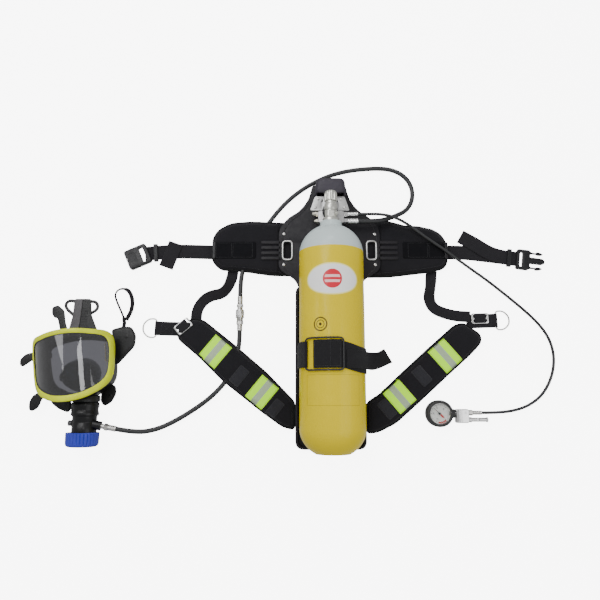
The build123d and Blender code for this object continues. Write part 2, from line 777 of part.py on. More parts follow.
def mask_outline(bottom, side_low, side_mid, side_top, corner):
    """The visor's outline: arcs along the chin, both cheeks and the brow, with rounded corners."""
    with BuildSketch(mask_plane) as outline:
        with BuildLine():
            ThreePointArc((-side_low[0], side_low[1]), (0, bottom), side_low)
            ThreePointArc(side_low, side_mid, side_top)
            ThreePointArc(side_top, (0, side_top[1] + 13), (-side_top[0], side_top[1]))
            ThreePointArc((-side_top[0], side_top[1]), (-side_mid[0], side_mid[1]), (-side_low[0], side_low[1]))
        make_face()
        fillet(outline.vertices(), corner)
    return outline


frame_outline = mask_outline(-86, (88, -48), (98, 10), (95, 72), 20)
window_outline = mask_outline(-71, (80, -38), (90, 8), (87, 60), 17)
body_outline = mask_outline(-80, (82, -44), (90, 8), (88, 66), 20)
face_outline = mask_outline(-66, (68, -34), (76, 6), (74, 54), 17)


def visor_layer(outer_radius, inner_radius):
    """A layer of the visor's cylindrical bend, across the whole mask."""
    with BuildPart() as layer:
        with BuildSketch(visor_section):
            with Locations((0, visor_centre_z)):
                Circle(outer_radius)
                if inner_radius:
                    Circle(inner_radius, mode=Mode.SUBTRACT)
        extrude(amount=110, both=True)
    return layer


frame_layer = visor_layer(visor_radius, visor_radius - frame_thickness)
with BuildPart() as mask_frame:
    add(frame_layer)
    add(frame_outline.sketch)
    extrude(amount=140, mode=Mode.INTERSECT)
    add(window_outline.sketch)
    extrude(amount=140, mode=Mode.SUBTRACT)

lens_layer = visor_layer(visor_radius - 3, visor_radius - 3 - lens_thickness)
with BuildPart() as mask_lens:
    add(lens_layer)
    add(window_outline.sketch)
    extrude(amount=140, mode=Mode.INTERSECT)

under_frame = visor_layer(visor_radius - frame_thickness, 0)
chin_plane = Plane((demand_valve_x, -224, demand_valve_z), z_dir=(0, 1, 0))
port_radius = 22.0
with BuildPart() as mask_body:
    add(under_frame)
    add(body_outline.sketch)
    extrude(amount=140, mode=Mode.INTERSECT)
    with BuildSketch(chin_plane):
        Circle(33)
    extrude(amount=14)
    add(face_outline.sketch)
    extrude(amount=140, mode=Mode.SUBTRACT)
    with BuildSketch(chin_plane):
        Circle(port_radius)
    extrude(amount=40, mode=Mode.SUBTRACT)

nose_plane = turned(-622, -158, 10, mask_tilt)


def nose_form(inset):
    """The half-mask's closed form, drawn in by a wall."""
    with BuildPart() as form:
        with BuildSketch(nose_plane):
            Ellipse(46 - inset, 42 - inset)
        with BuildSketch(nose_plane.offset(40)):
            Ellipse(40 - inset, 34 - inset)
        with BuildSketch(nose_plane.offset(68 - inset)):
            Ellipse(22 - inset, 18 - inset)
        loft()
    return form


with BuildPart() as nose_cup:
    add(nose_form(0))
    add(nose_form(2.5), mode=Mode.SUBTRACT)

# Rubber lugs of the face seal, and the harness that hangs from them.
lug_outlines = [
    [(-550, -70), (-556, -44), (-530, -36), (-505, -36), (-492, -58), (-494, -86), (-536, -134), (-552, -120)],
    [(-568, -176), (-537, -184), (-534, -204), (-545, -226), (-563, -236), (-573, -222), (-571, -192)],
    [(-680, -188), (-700, -212), (-694, -228), (-676, -242), (-650, -252), (-643, -236), (-652, -202)],
]
with BuildPart() as mask_lugs:
    for outline in lug_outlines:
        with BuildSketch(Plane.XY.offset(10)) as lug_face:
            Polygon(*outline, align=None)
            fillet(lug_face.vertices(), 3)
        extrude(amount=9)

harness_outlines = [
    [(-668, -78), (-686, -42), (-698, -12), (-706, 12), (-691, 18), (-674, 0), (-650, -74)],
    [(-696, -118), (-742, -120), (-774, -138), (-776, -122), (-764, -109), (-740, -105), (-698, -102)],
    [(-684, -188), (-720, -198), (-740, -213), (-745, -230), (-736, -248), (-722, -230), (-682, -204)],
    [(-650, 34), (-608, 34), (-604, -8), (-588, -45), (-584, -64), (-660, -78), (-660, -46), (-652, -8)],
]
with BuildPart() as head_harness:
    for outline in harness_outlines:
        with BuildSketch(Plane.XY.offset(24)) as strap_face:
            Polygon(*outline, align=None)
            fillet(strap_face.vertices(), 2)
        extrude(amount=3)

loop_routes = [
    [(-644, 27), (-668, 31), (-676, 13), (-648, -10)],
    [(-612, 28), (-594, 26), (-590, 8), (-608, -3)],
]
with BuildPart() as side_loops:
    for route in loop_routes:
        with BuildLine() as loop_line:
            FilletPolyline(*route, radius=6)
        with BuildSketch(Plane.XY.offset(19)):
            trace(loop_line.line, 3)
        extrude(amount=5)

neck_route = [(-540, -70), (-527, -38), (-526, -16), (-548, 28), (-556, 50), (-543, 65), (-520, 62), (-508, 36), (-509, 8), (-522, -18)]
with BuildPart() as neck_strap:
    with BuildLine() as neck_line:
        FilletPolyline(*neck_route, radius=5)
    with BuildSketch(Plane.XY.offset(0.3)):
        trace(neck_line.line, 4)
    extrude(amount=11)

# ---------------------------------------------------------------- demand valve
valve_axis_plane = Plane((demand_valve_x, -224.3, demand_valve_z), z_dir=(0, -1, 0))
button_start_x = -637.0
with BuildPart() as demand_valve:
    with BuildSketch(valve_axis_plane):
        Circle(33)
    extrude(amount=34)
    fillet(demand_valve.edges().filter_by(GeomType.CIRCLE), 5)
    with BuildSketch(valve_axis_plane.offset(30)):
        Circle(29)
    extrude(amount=49)
    with BuildSketch(valve_axis_plane):
        Circle(port_radius - 0.2)
    extrude(amount=-22)
    with BuildSketch(Plane(origin=(-556, -282, 49), z_dir=ferrule_run)):
        Circle(11)
    extrude(amount=26)
    with BuildSketch(Plane((button_start_x + 9, -275, demand_valve_z), z_dir=(1, 0, 0))):
        Circle(10)
    extrude(amount=12)
    with BuildSketch(Plane((button_start_x, -275, demand_valve_z), z_dir=(1, 0, 0))):
        Circle(7 + running_clearance)
    extrude(amount=17, mode=Mode.SUBTRACT)

with BuildPart() as release_button:
    with BuildSketch(Plane((button_start_x, -275, demand_valve_z), z_dir=(1, 0, 0))):
        Circle(7)
    extrude(amount=13)
    fillet(release_button.faces().sort_by(Axis.X)[0].edges(), 1.5)

cap_start_y = -297.0
cap_plane = Plane((demand_valve_x - 3, cap_start_y, demand_valve_z), z_dir=(0, -1, 0))
with BuildPart() as purge_cap:
    with BuildSketch(cap_plane):
        Circle(39)
    extrude(amount=34)
    fillet(purge_cap.faces().sort_by(Axis.Y)[0].edges(), 6)
    with BuildSketch(cap_plane):
        with PolarLocations(40.2, 28):
            Circle(2.2)
    extrude(amount=26, mode=Mode.SUBTRACT)
    with BuildSketch(cap_plane):
        Circle(33)
    extrude(amount=11, mode=Mode.SUBTRACT)

# ---------------------------------------------------------------- write the pieces
pieces = {
    "back_plate": back_plate,
    "valve_guard": valve_guard,
    "slot_rims": slot_rims,
    "plate_screws": plate_screws,
    "cradle_saddles": cradle_saddles,
    "cylinder_wrap": cylinder_wrap,
    "cylinder_liner": cylinder_liner,
    "cylinder_strap": cylinder_strap,
    "strap_ring": strap_ring,
    "strap_tail": strap_tail,
    "valve_body": valve_body,
    "valve_knob": valve_knob,
    "coupling_handwheel": coupling_handwheel,
    "reducer_body": reducer_body,
    "reducer_bracket": reducer_bracket,
    "relief_valve": relief_valve,
    "reducer_fittings": reducer_fittings,
    "thick_hose_upper": thick_hose_upper,
    "coupler_plug": coupler_plug,
    "coupler_sleeve": coupler_sleeve,
    "coupler_socket": coupler_socket,
    "thick_hose_lower": thick_hose_lower,
    "gauge_hose": gauge_hose,
    "hose_ferrules": hose_ferrules,
    "whistle_block": whistle_block,
    "whistle": whistle,
    "gauge_boot": gauge_boot,
    "gauge_case": gauge_case,
    "gauge_dial": gauge_dial,
    "gauge_needle": gauge_needle,
    "gauge_lens": gauge_lens,
    "hip_pad_left": hip_pad_left,
    "hip_pad_right": hip_pad_right,
    "hip_panels": hip_panels,
    "waist_webs": waist_webs,
    "waist_tails": waist_tails,
    "web_keepers": web_keepers,
    "buckle_female": buckle_female,
    "buckle_male": buckle_male,
    "arm_upper": arm_upper,
    "arm_lower": arm_lower,
    "shoulder_pad_left": shoulder_pad_left,
    "shoulder_pad_right": shoulder_pad_right,
    "shoulder_webs": shoulder_webs,
    "adjusters": adjusters,
    "d_ring_left": d_ring_left,
    "d_ring_right": d_ring_right,
    "d_ring_tabs": d_ring_tabs,
    "mask_body": mask_body,
    "mask_frame": mask_frame,
    "mask_lens": mask_lens,
    "nose_cup": nose_cup,
    "mask_lugs": mask_lugs,
    "head_harness": head_harness,
    "side_loops": side_loops,
    "neck_strap": neck_strap,
    "demand_valve": demand_valve,
    "release_button": release_button,
    "purge_cap": purge_cap,
}
for name, piece in pieces.items():
    piece.part.label = name
    export_step(piece.part, f"parts/{name}.step")
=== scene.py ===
"""Looks of the breathing apparatus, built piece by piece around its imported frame.

Lengths are metres in the frame's own axes: +X across the harness, +Y along the cylinder
towards its valve, +Z up from the floor. Sizes given in millimetres pass through mm().
"""

import logging
import math
from dataclasses import dataclass, field
from enum import Enum
from typing import Callable, Iterable, Optional, Sequence

import bmesh
import bpy
from mathutils import Matrix, Vector, noise
from mathutils.bvhtree import BVHTree


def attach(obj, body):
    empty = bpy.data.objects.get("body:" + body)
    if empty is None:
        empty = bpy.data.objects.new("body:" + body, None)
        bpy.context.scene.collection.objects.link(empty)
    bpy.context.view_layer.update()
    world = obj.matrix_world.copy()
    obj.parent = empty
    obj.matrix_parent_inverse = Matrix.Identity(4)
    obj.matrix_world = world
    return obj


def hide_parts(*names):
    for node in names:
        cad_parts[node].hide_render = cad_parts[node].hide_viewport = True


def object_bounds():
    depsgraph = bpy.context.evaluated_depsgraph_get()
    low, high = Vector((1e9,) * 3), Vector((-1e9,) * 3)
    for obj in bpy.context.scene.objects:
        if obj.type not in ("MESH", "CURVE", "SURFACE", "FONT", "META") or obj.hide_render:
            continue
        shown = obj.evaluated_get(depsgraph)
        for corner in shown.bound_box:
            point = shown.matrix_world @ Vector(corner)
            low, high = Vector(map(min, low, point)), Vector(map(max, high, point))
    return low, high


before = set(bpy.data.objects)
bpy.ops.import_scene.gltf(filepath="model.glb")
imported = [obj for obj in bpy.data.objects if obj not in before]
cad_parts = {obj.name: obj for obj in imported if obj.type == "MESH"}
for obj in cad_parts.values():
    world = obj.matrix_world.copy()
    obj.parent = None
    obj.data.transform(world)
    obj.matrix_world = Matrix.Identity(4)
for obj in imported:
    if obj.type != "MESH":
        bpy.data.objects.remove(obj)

CAD_LOW, CAD_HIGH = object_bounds()
LOG = logging.getLogger("air_pack")
ROOT = "pack"

Point = Sequence[float]
Colour = tuple[float, float, float]


# ---------------------------------------------------------------- measures and curves
def mm(*values: float) -> Vector | float:
    """Millimetres as metres: one number for one value, a vector for two or three."""
    return values[0] * 0.001 if len(values) == 1 else Vector(values) * 0.001


def soften(points: Sequence[Point], rounds: int = 3, closed: bool = True) -> list[Vector]:
    """Rounds a coarse line by cutting its corners again and again.

    Args:
        points: the coarse line.
        rounds: how many times every corner is cut.
        closed: whether the line returns to its start.

    Returns:
        The smooth line.
    """
    line = [Vector(p) for p in points]
    for _ in range(rounds):
        count = len(line)
        cut = [] if closed else [line[0]]
        for i in range(count if closed else count - 1):
            a, b = line[i], line[(i + 1) % count]
            cut += [a.lerp(b, 0.25), a.lerp(b, 0.75)]
        line = cut if closed else cut + [line[-1]]
    return line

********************

Written problem:
Exactly the lines above from the one with "for name, piece" to the one with "shown = obj.evaluated_get(depsgraph)", both included, are to be quoted; leave the rest out.

Written solution:
for name, piece in pieces.items():
    piece.part.label = name
    export_step(piece.part, f"parts/{name}.step")
=== scene.py ===
"""Looks of the breathing apparatus, built piece by piece around its imported frame.

Lengths are metres in the frame's own axes: +X across the harness, +Y along the cylinder
towards its valve, +Z up from the floor. Sizes given in millimetres pass through mm().
"""

import logging
import math
from dataclasses import dataclass, field
from enum import Enum
from typing import Callable, Iterable, Optional, Sequence

import bmesh
import bpy
from mathutils import Matrix, Vector, noise
from mathutils.bvhtree import BVHTree


def attach(obj, body):
    empty = bpy.data.objects.get("body:" + body)
    if empty is None:
        empty = bpy.data.objects.new("body:" + body, None)
        bpy.context.scene.collection.objects.link(empty)
    bpy.context.view_layer.update()
    world = obj.matrix_world.copy()
    obj.parent = empty
    obj.matrix_parent_inverse = Matrix.Identity(4)
    obj.matrix_world = world
    return obj


def hide_parts(*names):
    for node in names:
        cad_parts[node].hide_render = cad_parts[node].hide_viewport = True


def object_bounds():
    depsgraph = bpy.context.evaluated_depsgraph_get()
    low, high = Vector((1e9,) * 3), Vector((-1e9,) * 3)
    for obj in bpy.context.scene.objects:
        if obj.type not in ("MESH", "CURVE", "SURFACE", "FONT", "META") or obj.hide_render:
            continue
        shown = obj.evaluated_get(depsgraph)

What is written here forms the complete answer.